The Markets Where Home and Away Form Has the Most Impact
Once the split is clear, the next step is connecting it to the right betting markets. The match result market is the obvious starting point, but it’s rarely where the sharpest value sits. Teams with lopsided home form tend to be priced accordingly by bookmakers. The more interesting opportunities often appear in goals markets — and understanding how a team’s output shifts between home and away settings is what makes those markets readable.

Breaking Down Goals Markets Using Home and Away Scoring Patterns
The over/under goals market is where home and away form data tends to deliver the clearest edge. A team’s goals-per-game average at home and away can differ significantly, and when both teams’ split records are placed side by side, you get a sharper read on what kind of game is likely to unfold than any combined average could offer.
Start by pulling the average goals scored and conceded for each team in their respective settings. If the home side averages two goals per game at their ground while the visiting team concedes 1.8 on the road, the picture already leans toward goals. Check the away team’s attacking output in away fixtures — if they score regularly on the road, the case for an over strengthens. If they go quiet when travelling, that might shift interest toward an under line or a lower correct score.
In the KPL specifically, certain away sides become genuinely cautious on the road — they sit deeper, prioritise not losing, and produce low-scoring matches that a surface-level look at their season tally would never suggest.
Using the Data to Assess Both Teams to Score Bets
The both teams to score market depends on a specific combination — whether each team has the attacking output to trouble the other, and whether each defence has the vulnerabilities to be troubled. Home and away splits make this clearer than overall season averages.
A team that scores in most home matches but blanks regularly on the road is a red flag for BTTS when they’re the away side. Conversely, a home team with a leaky home defence that still scores regularly creates the right conditions for BTTS to land.
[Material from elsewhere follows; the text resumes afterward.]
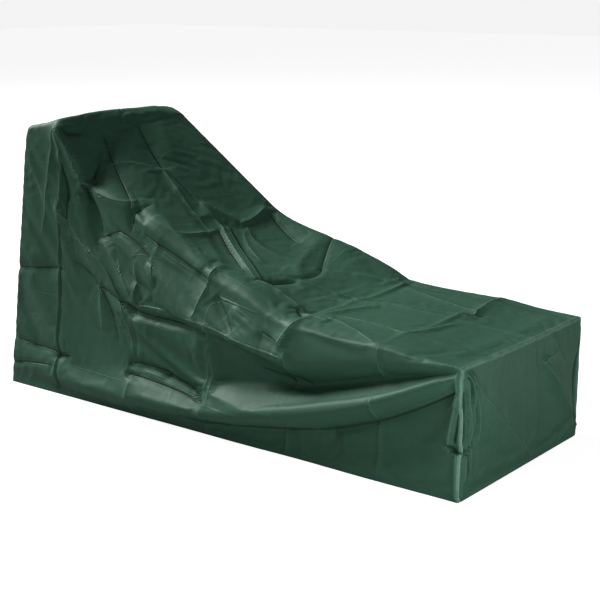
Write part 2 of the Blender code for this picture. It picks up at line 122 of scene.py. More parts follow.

Running through these combinations before selecting the market is a five-minute process that removes much of the guesswork.
Applying Form Splits to Asian Handicap and Draw No Bet Markets
Home and away data becomes particularly powerful when removing ambiguity around closely matched fixtures. A team with a strong home record that rarely draws at their own ground is a different proposition to one that habitually plays out low-scoring draws in front of their own supporters. The first type lends itself well to Draw No Bet on the home side. The second might make the draw the correct outright selection, especially if the away team also trends toward draws on the road.
Asian handicap markets follow similar logic. If a home team’s record shows they regularly win by a single goal against comparable opposition, a -0.5 or -1 handicap starts to look more grounded than it might on a generic odds screen. You’re not guessing at a margin — you’re anchoring the selection in a pattern that has repeated across multiple home fixtures.
- Draw No Bet suits home sides with high win rates and low draw frequency at home
- Asian handicap selections become more defensible when margin-of-victory patterns are consistent
- Away teams with strong road records can justify backing on a +0.5 or level handicap against higher-ranked opposition
- Fixtures where both sides have neutral home-away splits warrant more caution and smaller stakes
The discipline here is to let the data narrow the market selection first, then assess the odds. Too many bettors work in reverse — they see a price they like and look for evidence to justify it. Running the home and away split before checking odds keeps the reasoning clean.
Turning Split-Form Habits Into a Consistent Pre-Match Routine
The gap between a bettor who occasionally checks form and one who uses it systematically is mostly a matter of habit. Before any fixture, the routine should take roughly ten minutes. Pull each team’s home and away records separately. Note the goals patterns in each setting. Check whether those patterns have been consistent over the last two months or skewed by one or two outlier results. Then let those findings point you toward the market — not the other way around.
Over time, this builds something more valuable than any single winning bet: a calibrated sense of which KPL fixtures carry genuine structural signals and which are too unpredictable to justify anything beyond a small speculative stake. Betting less often, but with cleaner rationale, consistently outperforms spreading stakes across murky matches.
It also makes losing bets easier to process. When a well-reasoned selection doesn’t land, you can review the logic dispassionately and understand whether the data was misread or whether the result was simply variance. Bettors who can’t separate poor process from bad luck tend to either chase losses or abandon sound methods after a rough run — both costly errors.
For those looking to deepen their approach, resources like Transfermarkt can supplement KPL research with broader squad and performance context that adds another layer to fixture assessment.
The Kenyan Premier League rewards structured attention more than most bettors expect. Home-away divergences are frequently underweighted in the odds, particularly for matches outside the headline fixtures. The bettor who reads split data carefully is working with an advantage most of the field is leaving on the table. Use it consistently, stay disciplined about which markets reflect what the numbers are telling you, and treat each fixture as its own problem to solve. Sound reasoning compounded over time is the only edge worth building.